──────── Data excerpt ────────
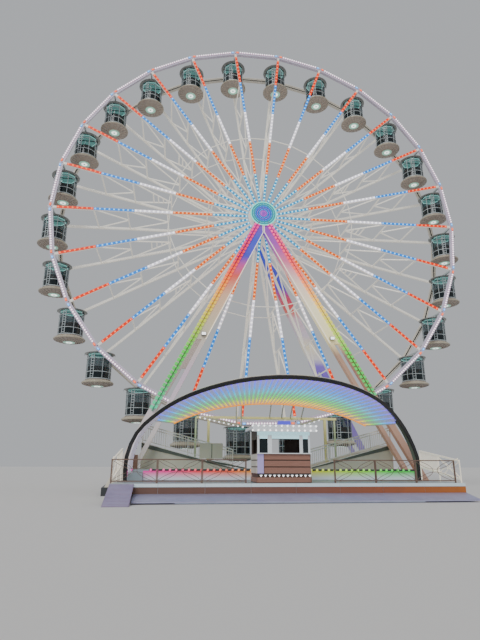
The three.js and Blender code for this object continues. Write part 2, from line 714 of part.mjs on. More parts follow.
function buildCanopy(base) {
  const curve = archCurve();
  const points = curve.getPoints(ARCH_STEPS);
  const half = ARCH_SECTION / 2;
  const band = (margin) => {
    const reach = half + margin;
    const section = new THREE.Shape([
      new THREE.Vector2(-reach, -reach),
      new THREE.Vector2(reach, -reach),
      new THREE.Vector2(reach, reach),
      new THREE.Vector2(-reach, reach),
    ]);
    return new THREE.ExtrudeGeometry(section, { steps: ARCH_STEPS, extrudePath: curve });
  };
  const trim = box(-9000, 9000, -9000, 0, -1000, DECK_TOP + SEAT);
  add(base, 'canopy_arch', cut(band(0), [trim]), 'black');

  // Between two ribs the sheet is flat, because all ribs run towards one point. It runs into
  // the arch and is cut back to lie against it.
  const apex = new THREE.Vector3(...MEMBRANE_APEX);
  const frontEdge = [];
  for (let index = 0; index <= MEMBRANE_BAYS; index += 1) {
    const x = MEMBRANE_SPAN * (-1 + (2 * index) / MEMBRANE_BAYS);
    frontEdge.push(pointAt(points, x).sub(new THREE.Vector3(0, 0, MEMBRANE_THICK / 2)));
  }
  const rearEdge = frontEdge.map((point) => {
    const share = (MEMBRANE_REAR - apex.y) / (point.y - apex.y);
    return apex.clone().lerp(point, share);
  });
  const membrane = sheet(frontEdge, rearEdge, MEMBRANE_THICK);
  add(base, 'canopy_membrane', cut(membrane, [band(SEAT)]), 'membrane');

  const bar = PORTAL_BAR / 2;
  const foot = loadingTop(PORTAL_X + bar) + SEAT;
  const columns = [-1, 1].map((side) => {
    const x = side * PORTAL_X;
    return box(x - bar, x + bar, PORTAL_Y - bar, PORTAL_Y + bar, foot, PORTAL_TOP);
  });
  const reach = PORTAL_X + PORTAL_OVERHANG;
  const beam = box(-reach, reach, PORTAL_Y - bar, PORTAL_Y + bar, PORTAL_TOP - PORTAL_BAR, PORTAL_TOP);
  add(base, 'portal_frame', join([beam, ...columns]), 'white');
}

// The height of a sloping loading deck at a distance from the middle.
function loadingTop(x) {
  const share = (x - LOADING_LOW_X) / (LOADING_HIGH_X - LOADING_LOW_X);
  return LOADING_LOW_Z + (LOADING_HIGH_Z - LOADING_LOW_Z) * share;
}

// The point of a row of points at a given x, with its neighbours joined by straight lines.
function pointAt(points, x) {
  const next = points.findIndex((point) => point.x >= x);
  const from = points[next - 1];
  const to = points[next];
  return from.clone().lerp(to, (x - from.x) / (to.x - from.x));
}

const ferrisWheel = new THREE.Group();
const base = new THREE.Group();
ferrisWheel.add(base);
buildAxle(base);
buildLegs(base);
buildDecks(base);
buildFences(base);
buildBooth(base);
buildCanopy(base);
ferrisWheel.add(buildWheel());

export default ferrisWheel;
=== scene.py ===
"""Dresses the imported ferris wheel: lamps, lattice, cabins, canopy cloth, booth and railings.

Metres, in the CAD frame: +Z up, +Y away from the visitors, the wheel's axle along Y.
"""

import math

import bmesh
import bpy
from mathutils import Matrix, Vector


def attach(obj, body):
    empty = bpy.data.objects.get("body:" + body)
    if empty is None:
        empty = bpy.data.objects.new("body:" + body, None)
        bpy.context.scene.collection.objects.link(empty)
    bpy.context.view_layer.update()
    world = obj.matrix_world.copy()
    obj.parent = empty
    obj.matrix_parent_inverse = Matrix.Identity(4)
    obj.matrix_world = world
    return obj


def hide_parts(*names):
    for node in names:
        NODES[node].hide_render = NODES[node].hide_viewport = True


bl_info = {
    "name": "Ferris wheel dressing",
    "version": (1, 0, 0),
    "blender": (4, 5, 0),
    "location": "3D View > Sidebar > Ferris wheel",
    "description": "Lamps, cabins, canopy and fittings of a travelling ferris wheel",
    "category": "Add Mesh",
}

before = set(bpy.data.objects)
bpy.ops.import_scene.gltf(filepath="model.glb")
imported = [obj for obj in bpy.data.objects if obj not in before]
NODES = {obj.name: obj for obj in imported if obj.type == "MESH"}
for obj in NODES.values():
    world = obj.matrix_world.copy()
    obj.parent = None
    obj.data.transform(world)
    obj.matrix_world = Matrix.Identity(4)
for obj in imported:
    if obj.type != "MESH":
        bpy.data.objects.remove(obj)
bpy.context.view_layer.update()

# The wheel, as the source has it
SPOKES = 26
STEP = math.tau / SPOKES
FIRST = math.radians(98.01)
HUB = 17.83
RIM_FRONT = -1.38
PIN_CIRCLE = 13.93
CHORD_Y = 1.32
CHORD_FACE = -1.395
RUNGS = (3.75, 6.4, 9.1, 11.27)
CABINS = [f"cabin_{index + 1:02d}" for index in range(SPOKES)]

# The lights of the wheel: stretches of a spoke, circles of the rims, and the disc of the hub
SPOKE_RUNS = {
    "cyan": (0.98, 3.42),
    "orange": (3.42, 6.08),
    "cool": (6.08, 8.62),
    "blue": (8.62, 11.25),
    "red": (11.25, 13.6),
}
LAMP_CIRCLE, TUBE_CIRCLE = 14.03, 14.02
DISC_RADIUS, DISC_BACK, DISC_FACE = 0.9, -1.88, -1.925

# Levels in a cabin, from its pin
CABIN_FLOOR, POST_FOOT, EAVES = -1.9, -1.87, -0.3

# The front legs; each pair holds at the top and at the foot
LEG_HIGH, LEG_LOW = 17.35, 0.4
LEG_CROTCH, LEG_FORK = 16.4, 8.6
LEG_NEAR = (0.015, 7.69)
LEG_FAR = (0.47, 8.8)
LEG_FACE = (1.78, 4.45)
LIGHTS_TOP, LEFT_LIGHTS_FOOT, RIGHT_LIGHTS_FOOT = 17.2, 4.4, 5.4

# The decks
DECK_FRONT, DECK_TOP = -9.2, 0.74
DECK_LEFT, DECK_RIGHT = -8.0, 7.82
UPPER_FRONT, UPPER_TOP = -4.9, 1.27
APRON_HALF, APRON_FRONT = 5.28, -10.2
RAMP_LEFT, RAMP_RIGHT = -7.97, -7.03
RAMP_FOOT, RAMP_RISE = (-11.3, 0.015), (2.1, 0.725)
RISER_LEFT, RISER_RIGHT = -7.82, 7.7
STEPS_LEFT, STEPS_RIGHT = -7.61, -6.89
GAP_LEFT, GAP_RIGHT = -7.4, -6.6
RISER_LIGHTS = (-7.8, 7.7)

# The fences, and the rails at the sides and on the loading decks
FENCE_STARTS = {"left": -7.97, "right": 1.7}
FENCE_BAYS, FENCE_BAY = 3, 1.9
FENCE_LOW, FENCE_TOP = 0.86, 1.7
SIDE_FRONT, SIDE_BACK = -9.0, -5.3
LOAD_LOW, LOAD_HIGH = (2.1, 1.32), (7.15, 2.64)
LOAD_FRONT = -3.3

# The booth
BOOTH_LEFT, BOOTH_RIGHT, BOOTH_FRONT, BOOTH_BACK = -1.72, 0.70, -8.85, -7.15
COUNTER, WINDOW_TOP = 2.02, 2.8
BAND_LOW, BAND_HIGH, BOOTH_TOP = 2.94, 3.19, 3.24

# The canopy: one half of its arch, its cloth, and the portal's beam behind it
ARCH_HALF = (
    (7.74, -5.04, 0.6),
    (7.76, -5.0, 1.8),
    (7.34, -5.05, 3.0),
    (6.38, -5.88, 3.9),
    (4.89, -7.1, 4.7),
    (2.53, -8.3, 5.31),
)
ARCH_CROWN = (0.0, -8.7, 5.5)
ARCH_STEPS = 72
CLOTH_APEX = Vector((0.0, 4.7, 3.7))
CLOTH_REAR = -3.69
CLOTH_SPAN = 6.7
CLOTH_COLUMNS, CLOTH_ROWS = 64, 8
CLOTH_THICKNESS = 0.008
BEAM_Y, BEAM_LOW, BEAM_HIGH = -2.37, 4.13, 4.15

# The camera, solved from the corners of the rim
CAMERA_PLACE = (-5.47, -30.91, 1.55)
CAMERA_YAW, CAMERA_PITCH, CAMERA_ROLL = (math.radians(a) for a in (7.626, 16.526, 0.171))
CAMERA_LENS, CAMERA_SENSOR = 27.27, 36.0
CAMERA_REACH = 1000.0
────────
→ Directive: Write the lines again exactly, beginning at the line that has "const ferrisWheel = new THREE.Group();" and stopping after the line that has "if empty is"; include no other lines.

→ Full output:
const ferrisWheel = new THREE.Group();
const base = new THREE.Group();
ferrisWheel.add(base);
buildAxle(base);
buildLegs(base);
buildDecks(base);
buildFences(base);
buildBooth(base);
buildCanopy(base);
ferrisWheel.add(buildWheel());

export default ferrisWheel;
=== scene.py ===
"""Dresses the imported ferris wheel: lamps, lattice, cabins, canopy cloth, booth and railings.

Metres, in the CAD frame: +Z up, +Y away from the visitors, the wheel's axle along Y.
"""

import math

import bmesh
import bpy
from mathutils import Matrix, Vector


def attach(obj, body):
    empty = bpy.data.objects.get("body:" + body)
    if empty is None:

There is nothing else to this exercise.